While using an index benchmark such as the S&P 500 is the most common method of evaluation, there are at least two other approaches that investors can use to determine whether their security selection skills are providing value.
First, many investors have a “default” equity investment that they are particularly comfortable owning and is often either the default destination for new cash or a source of cash for other investments. Warren Buffett has often mentioned investing in Wells Fargo as the opportunity cost that he considers when evaluating other equity investments. Many other investors have similar views regarding Berkshire Hathaway itself. In other words, are specific securities in the portfolio and the portfolio as a whole performing in a manner that surpasses the performance of the “default” equity investment that represents the investor’s opportunity cost?
Second, all investors should evaluate their performance against a hypothetical “do nothing” approach in which the portfolio at the start of the year remains entirely unchanged until the end of the year. In other words, if the investor had done nothing all year, would the results have exceeded the returns actually achieved? Obviously, a negative result in a short timeframe like one year does not necessarily imply that the portfolio changes were not warranted because it can take time for such decisions to produce positive results. Nevertheless, it is interesting and revealing to look at this figure over a long period of time. If an investor’s “do nothing” portfolio routinely beats the benchmark index and also beats the actual portfolio results, it likely indicates that the investor has talent for security selection but has excessive turnover in the portfolio that impedes overall progress.
Assess, Adjust, and Move Forward
While putting together an investment report card may not be the most exciting New Year’s Day task, it can be revealing and sometimes sobering. A portfolio may beat the index benchmark but fail to achieve returns greater than the “default” equity investment or the “do nothing” portfolio. It can be particularly jarring to find that one could have increased returns by simply leaving a portfolio alone all year. If this happens, does it mean that it would have been smarter to leave the portfolio on auto-pilot all year and spend more time skiing or at the beach?
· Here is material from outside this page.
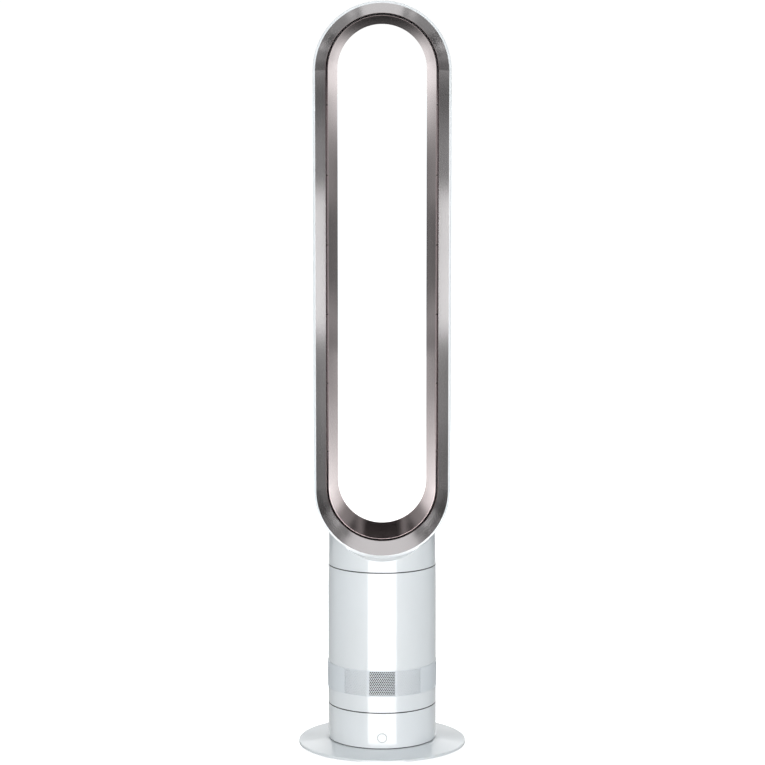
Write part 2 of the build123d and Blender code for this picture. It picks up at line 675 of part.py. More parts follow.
def make_mains_inlet():
    """Power inlet at the back: a block with a well for the lead's plug."""
    inner = CASING_BORE - INLET_DEPTH
    top = INLET_LEVEL + INLET_HEIGHT
    middle = INLET_LEVEL + INLET_HEIGHT / 2
    with BuildPart() as mains_inlet:
        block(INLET_WIDTH, INLET_FACE - inner, INLET_LEVEL, top, (0, (INLET_FACE + inner) / 2))
        with BuildSketch(Plane.XZ.offset(-INLET_FACE)) as well:
            with Locations((0, middle)):
                SlotCenterToCenter(INLET_PITCH, INLET_WELL_WIDTH)
        extrude(well.sketch, amount=INLET_WELL, mode=Mode.SUBTRACT)
    finish(mains_inlet, "mains_inlet")


def make_inlet_pins():
    middle = INLET_LEVEL + INLET_HEIGHT / 2
    with BuildPart() as inlet_pins:
        for x in (-INLET_PITCH / 2, INLET_PITCH / 2):
            along_y(INLET_PIN, INLET_FACE - INLET_WELL, INLET_FACE - SHADOW_DEPTH, middle, x)
    finish(inlet_pins, "inlet_pins")


def make_base_deck():
    """Bearing plate of the base, with the hollow spigot that the body turns on."""
    shoulder = BOSS_TOP + SLIDE_GAP
    with BuildPart() as base_deck:
        ring(CASING_BORE, SPIGOT_RADIUS - SPIGOT_WALL, DECK_LOW, DECK_TOP)
        ring(SPIGOT_RADIUS, SPIGOT_RADIUS - SPIGOT_WALL, DECK_TOP, shoulder)
        neck = SPIGOT_RADIUS - RETAINER_STEP
        ring(neck, SPIGOT_RADIUS - SPIGOT_WALL, shoulder, shoulder + RETAINER_THICK)
        discs(SCREW_RADIUS, DECK_LOW, DECK_TOP, POST_CIRCLE, POST_COUNT, BASE_POST_TURN, Mode.SUBTRACT)
        shaft_hole = DRIVE_SHAFT + CUT_OVER
        discs(shaft_hole, DECK_LOW, DECK_TOP, GEAR_CENTRES, 1, DRIVE_SIDE, Mode.SUBTRACT)
        with BuildSketch(Plane.XY.offset(DECK_LOW)) as ears:
            with Locations(*EARS):
                Circle(SCREW_RADIUS)
        extrude(ears.sketch, amount=DECK_THICK, mode=Mode.SUBTRACT)
    finish(base_deck, "base_deck")


def make_deck_screws():
    with BuildPart() as deck_screws:
        length = DECK_SCREW_LENGTH
        screws(DECK_TOP, length, POST_CIRCLE, POST_COUNT, BASE_POST_TURN, upward=False)
    finish(deck_screws, "deck_screws")


def make_glide_ring():
    """Slippery ring that carries the turning body's weight."""
    outer = RIB_RADIUS + GLIDE_MARGIN
    inner = RIB_RADIUS - RIB_WIDTH - GLIDE_MARGIN
    with BuildPart() as glide_ring:
        ring(outer, inner, DECK_TOP, DECK_TOP + GLIDE_THICK)
    finish(glide_ring, "glide_ring")


def make_pivot_retainer():
    low = BOSS_TOP + SLIDE_GAP
    with BuildPart() as pivot_retainer:
        ring(RETAINER_RADIUS, SPIGOT_RADIUS - RETAINER_STEP, low, low + RETAINER_THICK)
    finish(pivot_retainer, "pivot_retainer")


def make_drive_motor():
    """Small geared motor that swings the body, hung under the deck."""
    low = DECK_LOW - DRIVE_MOTOR_HEIGHT
    with BuildPart() as drive_motor:
        discs(DRIVE_MOTOR_RADIUS, low, DECK_LOW, GEAR_CENTRES, 1, DRIVE_SIDE)
        with BuildSketch(Plane.XY.offset(DECK_LOW - EAR_THICK)) as ears:
            with Locations((0, GEAR_CENTRES)):
                SlotCenterToCenter(2 * MOTOR_EAR, EAR_WIDTH)
            with Locations(*EARS):
                Circle(SCREW_RADIUS, mode=Mode.SUBTRACT)
        extrude(ears.sketch, amount=EAR_THICK)
        bore = DRIVE_SHAFT + RUNNING_FIT
        bottom = DECK_LOW - DRIVE_SHAFT_DEPTH - SLIDE_GAP
        discs(bore, bottom, DECK_LOW, GEAR_CENTRES, 1, DRIVE_SIDE, Mode.SUBTRACT)
    finish(drive_motor, "drive_motor")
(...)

That is taking a leap too far since it is not possible to judge how investment decisions made in 2010 will eventually play out.
However, a candid and honest assessment of specific decisions made over the past year can be instructive. There is no shame in selling an investment that approaches or exceeds intrinsic value even if the security advances further into a speculative valuation. In fact, the investor must guard against second guessing past decisions in a manner that could impede sound decision making in the future. There is nothing like watching a sold security that advances into the speculative realm to help eat away at the value investor’s selling discipline, but resistance is important for long term results.
Disclosures: The author owns shares of Berkshire Hathaway.